[월:] 2013년 02월

  • Installing pptpd on Ubuntu

    Recently I had to set up VPN server on my Ubuntu server 10.04.

    Yes, Ubuntu 10.04 is old but the following guide  will also work for latest  Ubuntu systems as well.

    pptpd is the VPN server that provides microsoft VPN protocol, which will mostly work fine with any vpn connection from Windows, OSX, or iOS systems.

    Anyway, here are the steps for installing and configuring pptpd:

    1. Install pptpd

    sudo apt-get install pptpd

    2. Configure your IP

    sudo vi /etc/pptpd

    (Use nano if you are not familiar with vi/vim)

    At the last two bottom lines, pptpd would already have configured localip and remoteip according to your system. If not, you should modify it.

    For example, if your server’s IP is 192.168.0.20, then you may configure as follows:

    localip 192.168.0.20
    remoteip 192.168.0.230-239

    It will make pptpd to use server ip address as 192.168.0.20 while vpn clients that access to this server will use remove ip range from 192.168.0.230 – 192.168.0.239. It also means, you will allow only 10 multiple vpn client connections at a time. You can increase it if you want, but make sure remoteip range doesn’t overlap with localip.

    3. Configure ppp options

    In your /etc/pptpd/conf file, there may be options file location. It probably will be /etc/ppp/pptpd-options. Let’s open it and make sure we have right encryption level.

    sudo vi /etc/ppp/pptpd-options

    Do not allow pap, chap, and mschap.

    refuse-pap
    refuse-chap
    refuse-mschap

    Allow ms-chapv2 (which is more secure) and mppe-128.

    require-mschap-v2
    require-mpp3-128

    I think those are already default option. If so, you don’t need to make any change.

    Also, you need to configure DNS.  Check /etc/resolve.conf if your server already have configured DNS. If that address is 22.22.22.22 and 22.22.22.23 configure ms-dns as

    ms-dns 22.22.22.22
    ms-dns 22.22.22.23

    Otherwise you may use Google’s DNS server.

    ms-dns 8.8.8.8
    ms-dns 8.8.4.4

    4. Configure account for user

    Lastly, you should configure user account for the VPN connection.

    sudo vi /etc/ppp/chap-secrets

    And add

    testuser pptpd testpassword *

    Then you may be able to connect to VPN with ID=testuser PW=testpassword.

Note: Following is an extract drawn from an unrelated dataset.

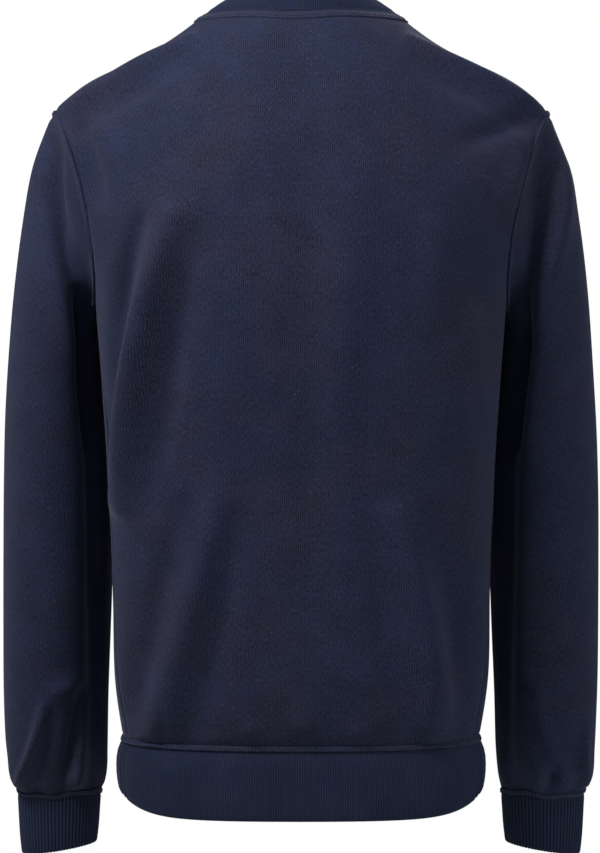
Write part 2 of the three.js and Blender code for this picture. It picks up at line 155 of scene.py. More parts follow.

    Note that if you use special characters like “#” in the password, that will cause trouble. I recommend to use just alphanumeric for your password. Also, make sure your chap-secrets file in unix CRLF format. (I spent couple of hours to find the problem that pptpd didn’t let me log in–it was due to chap-secrets file)

    5. Restart pptpd

    You can simply

    sudo server pptpd start

    to start the pptpd server or

    sudo server pptpd restart

    to restart pptpd.

    6. Check what’s going on with syslog

    If VPN doesn’t work, you may want to check out what’s going on under the hood. All the message will be recorded through syslog. So

    sudo tail -f /var/log/messages

    will show you any log associated with pptpd.

    I hope this helps whom wants to run VPN server on Ubuntu.